The opening look sets the tone: a lilac-and-marigold rugby shirt with leaf-print jeans, hinting at a new kind of urban camouflage. Elsewhere, a three-piece Harris tweed suit is relaxed with a baseball cap and trousers tucked into snow boots. A windowpane tweed jacket sits beneath a padded green layer, paired with glossy pin-cord trousers and monk-strap suede loafers, while a distressed leather biker jacket is thrown over a tweed waistcoat and trousers.

The contrasts grow bolder – a red Royal Stewart tartan jacket with a bow-tie and Victorian opera cape and even a black velvet double-breasted suit topped with a Stetson. Old and new collide with ease, mixing contemporary styling with garments our great-grandfathers would recognise. It feels youthful, relaxed and confident – a celebration of Ralph Lauren’s mix-and-match moment.

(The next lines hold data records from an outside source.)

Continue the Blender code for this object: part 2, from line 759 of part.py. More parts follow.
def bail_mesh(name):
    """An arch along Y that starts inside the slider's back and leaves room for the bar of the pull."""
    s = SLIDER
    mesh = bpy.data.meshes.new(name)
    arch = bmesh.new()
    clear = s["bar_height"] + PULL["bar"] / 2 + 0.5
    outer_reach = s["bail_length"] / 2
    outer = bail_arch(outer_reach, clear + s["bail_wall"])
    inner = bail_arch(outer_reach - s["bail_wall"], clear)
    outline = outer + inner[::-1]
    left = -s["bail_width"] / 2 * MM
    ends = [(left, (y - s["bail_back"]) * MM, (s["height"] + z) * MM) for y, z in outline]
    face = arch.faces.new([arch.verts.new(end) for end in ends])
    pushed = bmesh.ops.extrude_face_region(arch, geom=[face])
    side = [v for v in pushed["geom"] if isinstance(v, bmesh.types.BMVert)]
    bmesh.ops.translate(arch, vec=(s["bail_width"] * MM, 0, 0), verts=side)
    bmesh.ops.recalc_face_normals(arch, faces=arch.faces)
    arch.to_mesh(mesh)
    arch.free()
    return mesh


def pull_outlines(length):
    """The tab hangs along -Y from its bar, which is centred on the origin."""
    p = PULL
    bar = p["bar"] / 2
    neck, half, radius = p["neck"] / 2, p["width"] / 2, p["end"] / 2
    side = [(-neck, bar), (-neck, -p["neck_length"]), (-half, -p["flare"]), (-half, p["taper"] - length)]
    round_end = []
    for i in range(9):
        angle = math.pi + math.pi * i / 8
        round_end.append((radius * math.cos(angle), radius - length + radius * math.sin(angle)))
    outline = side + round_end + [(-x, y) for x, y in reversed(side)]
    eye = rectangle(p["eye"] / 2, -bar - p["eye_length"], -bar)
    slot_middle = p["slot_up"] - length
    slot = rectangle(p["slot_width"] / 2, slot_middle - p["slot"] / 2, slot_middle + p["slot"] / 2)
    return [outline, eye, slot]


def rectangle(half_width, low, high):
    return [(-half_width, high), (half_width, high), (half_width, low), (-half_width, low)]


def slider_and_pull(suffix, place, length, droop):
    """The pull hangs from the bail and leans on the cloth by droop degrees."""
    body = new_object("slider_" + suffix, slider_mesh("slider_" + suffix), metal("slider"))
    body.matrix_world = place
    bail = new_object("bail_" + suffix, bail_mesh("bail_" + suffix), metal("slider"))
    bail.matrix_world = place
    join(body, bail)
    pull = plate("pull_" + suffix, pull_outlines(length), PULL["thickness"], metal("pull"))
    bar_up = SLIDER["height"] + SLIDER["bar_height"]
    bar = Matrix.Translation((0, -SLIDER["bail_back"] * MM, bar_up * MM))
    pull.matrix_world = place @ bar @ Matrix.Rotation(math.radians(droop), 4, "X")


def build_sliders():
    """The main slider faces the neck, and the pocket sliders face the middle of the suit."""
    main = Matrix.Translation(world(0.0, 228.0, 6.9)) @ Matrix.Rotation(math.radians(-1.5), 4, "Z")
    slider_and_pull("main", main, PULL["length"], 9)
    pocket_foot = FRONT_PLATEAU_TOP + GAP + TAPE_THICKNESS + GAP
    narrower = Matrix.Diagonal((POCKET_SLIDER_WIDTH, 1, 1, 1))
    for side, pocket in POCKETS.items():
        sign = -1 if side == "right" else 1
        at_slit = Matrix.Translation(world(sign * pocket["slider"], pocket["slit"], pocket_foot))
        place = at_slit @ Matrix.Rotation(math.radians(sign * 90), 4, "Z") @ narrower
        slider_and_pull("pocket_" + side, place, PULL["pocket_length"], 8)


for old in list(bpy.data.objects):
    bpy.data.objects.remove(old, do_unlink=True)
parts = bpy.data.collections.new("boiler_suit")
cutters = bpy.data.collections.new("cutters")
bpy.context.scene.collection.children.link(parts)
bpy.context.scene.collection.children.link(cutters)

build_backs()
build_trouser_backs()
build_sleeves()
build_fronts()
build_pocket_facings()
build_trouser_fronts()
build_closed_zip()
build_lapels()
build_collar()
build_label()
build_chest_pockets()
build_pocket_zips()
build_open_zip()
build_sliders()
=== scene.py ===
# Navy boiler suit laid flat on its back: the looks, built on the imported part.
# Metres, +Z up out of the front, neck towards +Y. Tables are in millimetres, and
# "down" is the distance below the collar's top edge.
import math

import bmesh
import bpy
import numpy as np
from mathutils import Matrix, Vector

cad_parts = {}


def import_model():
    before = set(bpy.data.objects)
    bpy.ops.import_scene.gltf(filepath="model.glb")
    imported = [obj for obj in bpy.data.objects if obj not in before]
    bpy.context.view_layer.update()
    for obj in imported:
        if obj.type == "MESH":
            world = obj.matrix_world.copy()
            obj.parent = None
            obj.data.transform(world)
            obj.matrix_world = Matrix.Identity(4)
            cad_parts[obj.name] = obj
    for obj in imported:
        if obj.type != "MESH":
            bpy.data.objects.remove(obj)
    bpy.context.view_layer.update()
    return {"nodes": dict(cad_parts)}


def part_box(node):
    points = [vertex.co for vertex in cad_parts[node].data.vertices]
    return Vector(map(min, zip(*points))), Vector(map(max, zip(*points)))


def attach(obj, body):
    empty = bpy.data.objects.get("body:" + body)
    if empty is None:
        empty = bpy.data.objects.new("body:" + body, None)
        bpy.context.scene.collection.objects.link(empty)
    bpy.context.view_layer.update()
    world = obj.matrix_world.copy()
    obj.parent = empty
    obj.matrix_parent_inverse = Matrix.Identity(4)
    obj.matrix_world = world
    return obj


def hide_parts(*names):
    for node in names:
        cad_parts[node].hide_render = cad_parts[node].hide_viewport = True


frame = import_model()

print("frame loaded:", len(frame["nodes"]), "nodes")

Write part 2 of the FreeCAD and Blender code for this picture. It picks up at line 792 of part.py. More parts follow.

Studied cool at Paul Smith

Paul Smith, the elder statesman of British menswear, offers a slouchier take on dressing in Milan. Photo: Paul Smith
Paul Smith, the elder statesman of British menswear, offers a slouchier take on dressing in Milan. Photo: Paul Smith

Also leaning into a studied casualness is Paul Smith, the elder statesman of British fashion. A master tailor by trade, Smith's clothes here are looser, less restrictive and worn with a lighter touch. The opening look pairs a roomy double-breasted grey jacket with black trousers and pointed, cowboy-style boots. Elsewhere, a suit jacket is turned inside out to reveal its pockets, vents and seams, worn with relaxed black jeans, while a glossy leather shirt slips beneath a more formal jacket.

Workwear motifs are gently subverted. A pinstripe shirt appears marked with biro-like scribbles. A jacket carries oversized applique florals along one flank; worn with jeans, the look is finished with a dress shirt stripped of its detachable collar.

Flecked twill wool is cut into sweeping greatcoats, cosy knits come knotted around shoulders, and bucket hats are pinned up with jewellery for a note of deliberate imperfection. More jewellery appears on lapels, tying together a collection that revels in deconstructed workwear.